Le rapport d’enquête interne est en principe couvert par le secret, cette protection valant tant en présence d’une saisie au domicile ou au cabinet de l’avocat qu’au siège du client[6].
L’avocat enquêteur interne joue un rôle particulièrement original dans l’ordre juridique, qui recoupe les fonctions de nombreux auxiliaires de justice. La mission de l’avocat enquêteur est en effet au confluent de la commission de justice, de l’expertise, voire même de la conciliation. Et c’est probablement en cela que l’enquête interne menée par un avocat peut avoir pour objectif de faire cesser les troubles constatés dans l’entreprise. Une fois ces derniers établis, il pourrait être confié à l’avocat enquêteur une mission de conciliation aux fins de faire cesser un conflit entre l’employeur et un salarié, ou encore un conflit d’associés.

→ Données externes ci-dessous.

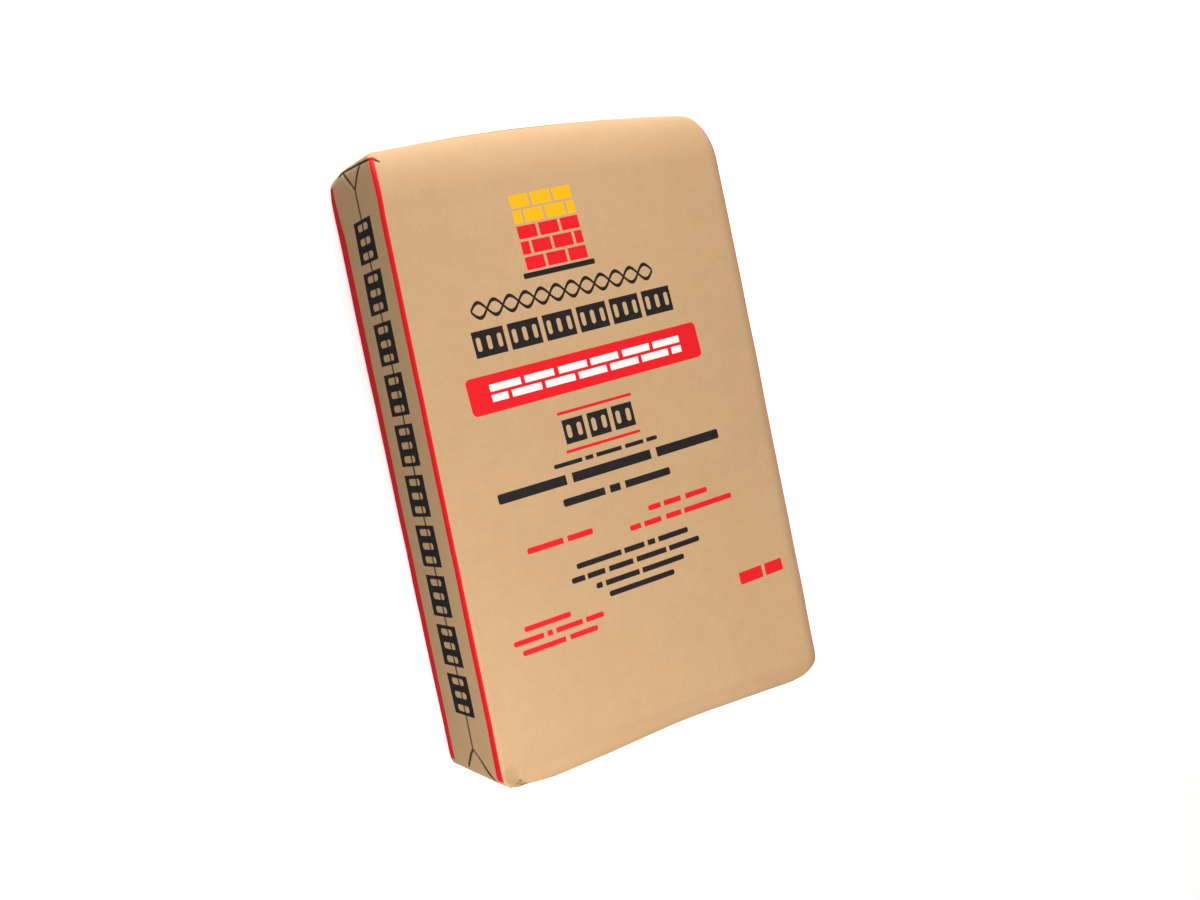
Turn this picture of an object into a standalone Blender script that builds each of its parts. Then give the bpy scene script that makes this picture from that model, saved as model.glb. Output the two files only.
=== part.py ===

Cédric Dubucq accomplit des missions d’enquêteur interne pour le compte des entreprises.
[1] L’article L. 1332-4 du Code du travail fait par exemple obligation à l’employeur de prononcer une mesure disciplinaire dans les deux mois qui suivent le jour où il a pris connaissance du fait susceptible de la fonder, à moins que ce fait ait donné lieu dans le même délai à l’exercice de poursuites pénales.
[2] Cass. soc., 9 février 2012, n°10-26.123.
[3] CA Paris, 25 janvier 2018, n°15/08177.
[4] Il a par exemple été jugé que ne constitue pas le délit prévu à l’article 221-1 du Code pénal le fait de retenir un salarié dans un bureau sous la menace d’un licenciement était justifié dans le cadre d’une enquête interne (Crim., 28 février 2018, n°17-81.929).
[5] Il a été jugé que les « méthodes utilisées, pour désagréables qu’elles aient pu être (ainsi de l’interrogatoire mené, sans discontinuer, de 15 heures à 20 heures 30) ne sauraient caractériser un harcèlement moral au sens de l’article L.1152-1 du code du travail, même si elles ont pu avoir des conséquences sur l’état de santé [de la personne interrogée, à laquelle] un arrêt de travail a été prescrit » (CA Saint-Denis, 25 août 2009, n° 08/02071).
[6] Voy. en ce sens le Guide du CNB relatif aux enquêtes internes, juin 2020, p. 31.